• [Given material]:
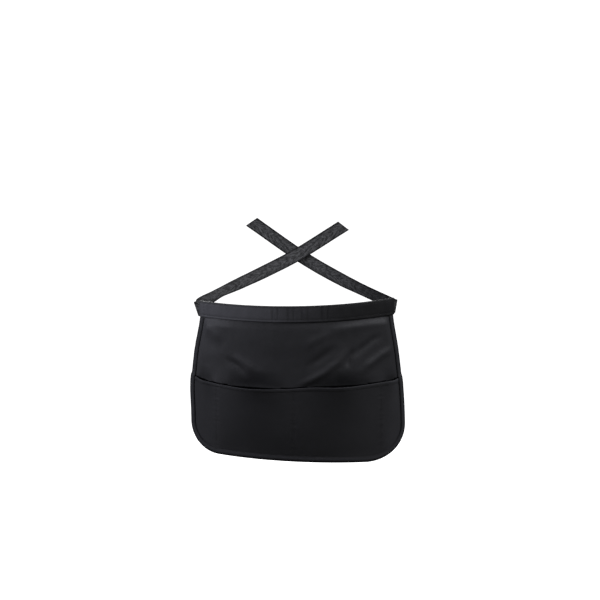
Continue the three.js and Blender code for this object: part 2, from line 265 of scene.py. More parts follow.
# Tape: ribs crossed by fine warp, long loose yarns that slant to the tape's middle
# from both sides, and a tight dark selvedge.
def makeTapeWeave():
    group, given, out = newGroup(
        "tapeWeave",
        [("Place", "NodeSocketVector", None), ("Rib", "NodeSocketFloat", 0.0013),
         ("Half Width", "NodeSocketFloat", 0.0125), ("Selvedge", "NodeSocketFloat", 0.0016),
         ("Mottle", "NodeSocketFloat", 1.5), ("Slant", "NodeSocketFloat", 0.45)],
        ["Height", "Tone", "Edge"],
    )
    yarnScale, yarnStretch, roundness = 360.0, 0.3, 0.6
    split = putNode(group, "ShaderNodeSeparateXYZ", {0: given["Place"]}).outputs
    along = sums(group, "DIVIDE", split["X"], given["Rib"])
    over = sums(group, "DIVIDE", split["Y"], given["Rib"])
    offset = sums(group, "MULTIPLY", sums(group, "FLOOR", over), 0.5)
    shifted = sums(group, "MULTIPLY", sums(group, "ADD", along, offset), math.pi)
    rib = sums(group, "ABSOLUTE", sums(group, "SINE", shifted))
    cord = sums(group, "ABSOLUTE", sums(group, "SINE", sums(group, "MULTIPLY", over, math.pi)))
    height = sums(group, "MULTIPLY", sums(group, "POWER", rib, roundness),
                  sums(group, "POWER", cord, roundness))
    fromMiddle = sums(group, "ABSOLUTE", split["Y"])
    slanted = sums(group, "ADD", fromMiddle, sums(group, "MULTIPLY", split["X"], given["Slant"]))
    drawn = putNode(group, "ShaderNodeCombineXYZ", {
        "X": sums(group, "MULTIPLY", split["X"], yarnStretch),
        "Y": slanted,
        "Z": sums(group, "MULTIPLY", split["Y"], 0.5),
    })
    yarns = putNode(group, "ShaderNodeTexNoise",
                    {"Vector": drawn.outputs[0], "Scale": yarnScale, "Detail": 2.0})
    loose = sums(group, "MULTIPLY", sums(group, "SUBTRACT", yarns.outputs["Fac"], 0.5), given["Mottle"])
    fromEdge = sums(group, "SUBTRACT", given["Half Width"], fromMiddle)
    edge = sums(group, "SUBTRACT", 1.0, sums(group, "DIVIDE", fromEdge, given["Selvedge"]), clampIt=True)
    edge = sums(group, "POWER", edge, roundness)
    group.links.new(sums(group, "ADD", height, sums(group, "MULTIPLY", loose, 0.5)), out["Height"])
    tone = sums(group, "ADD", sums(group, "MULTIPLY", height, 0.8), loose, clampIt=True)
    group.links.new(tone, out["Tone"])
    group.links.new(edge, out["Edge"])
    return group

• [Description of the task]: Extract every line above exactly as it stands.

• [Written response]:
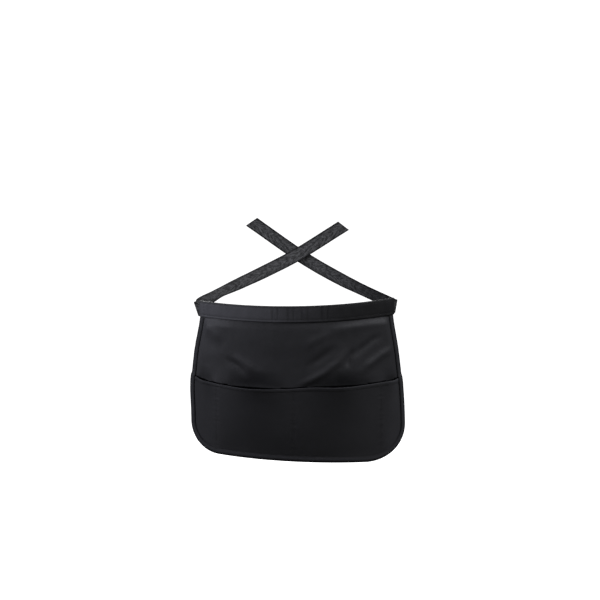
Continue the three.js and Blender code for this object: part 2, from line 265 of scene.py. More parts follow.
# Tape: ribs crossed by fine warp, long loose yarns that slant to the tape's middle
# from both sides, and a tight dark selvedge.
def makeTapeWeave():
    group, given, out = newGroup(
        "tapeWeave",
        [("Place", "NodeSocketVector", None), ("Rib", "NodeSocketFloat", 0.0013),
         ("Half Width", "NodeSocketFloat", 0.0125), ("Selvedge", "NodeSocketFloat", 0.0016),
         ("Mottle", "NodeSocketFloat", 1.5), ("Slant", "NodeSocketFloat", 0.45)],
        ["Height", "Tone", "Edge"],
    )
    yarnScale, yarnStretch, roundness = 360.0, 0.3, 0.6
    split = putNode(group, "ShaderNodeSeparateXYZ", {0: given["Place"]}).outputs
    along = sums(group, "DIVIDE", split["X"], given["Rib"])
    over = sums(group, "DIVIDE", split["Y"], given["Rib"])
    offset = sums(group, "MULTIPLY", sums(group, "FLOOR", over), 0.5)
    shifted = sums(group, "MULTIPLY", sums(group, "ADD", along, offset), math.pi)
    rib = sums(group, "ABSOLUTE", sums(group, "SINE", shifted))
    cord = sums(group, "ABSOLUTE", sums(group, "SINE", sums(group, "MULTIPLY", over, math.pi)))
    height = sums(group, "MULTIPLY", sums(group, "POWER", rib, roundness),
                  sums(group, "POWER", cord, roundness))
    fromMiddle = sums(group, "ABSOLUTE", split["Y"])
    slanted = sums(group, "ADD", fromMiddle, sums(group, "MULTIPLY", split["X"], given["Slant"]))
    drawn = putNode(group, "ShaderNodeCombineXYZ", {
        "X": sums(group, "MULTIPLY", split["X"], yarnStretch),
        "Y": slanted,
        "Z": sums(group, "MULTIPLY", split["Y"], 0.5),
    })
    yarns = putNode(group, "ShaderNodeTexNoise",
                    {"Vector": drawn.outputs[0], "Scale": yarnScale, "Detail": 2.0})
    loose = sums(group, "MULTIPLY", sums(group, "SUBTRACT", yarns.outputs["Fac"], 0.5), given["Mottle"])
    fromEdge = sums(group, "SUBTRACT", given["Half Width"], fromMiddle)
    edge = sums(group, "SUBTRACT", 1.0, sums(group, "DIVIDE", fromEdge, given["Selvedge"]), clampIt=True)
    edge = sums(group, "POWER", edge, roundness)
    group.links.new(sums(group, "ADD", height, sums(group, "MULTIPLY", loose, 0.5)), out["Height"])
    tone = sums(group, "ADD", sums(group, "MULTIPLY", height, 0.8), loose, clampIt=True)
    group.links.new(tone, out["Tone"])
    group.links.new(edge, out["Edge"])
    return group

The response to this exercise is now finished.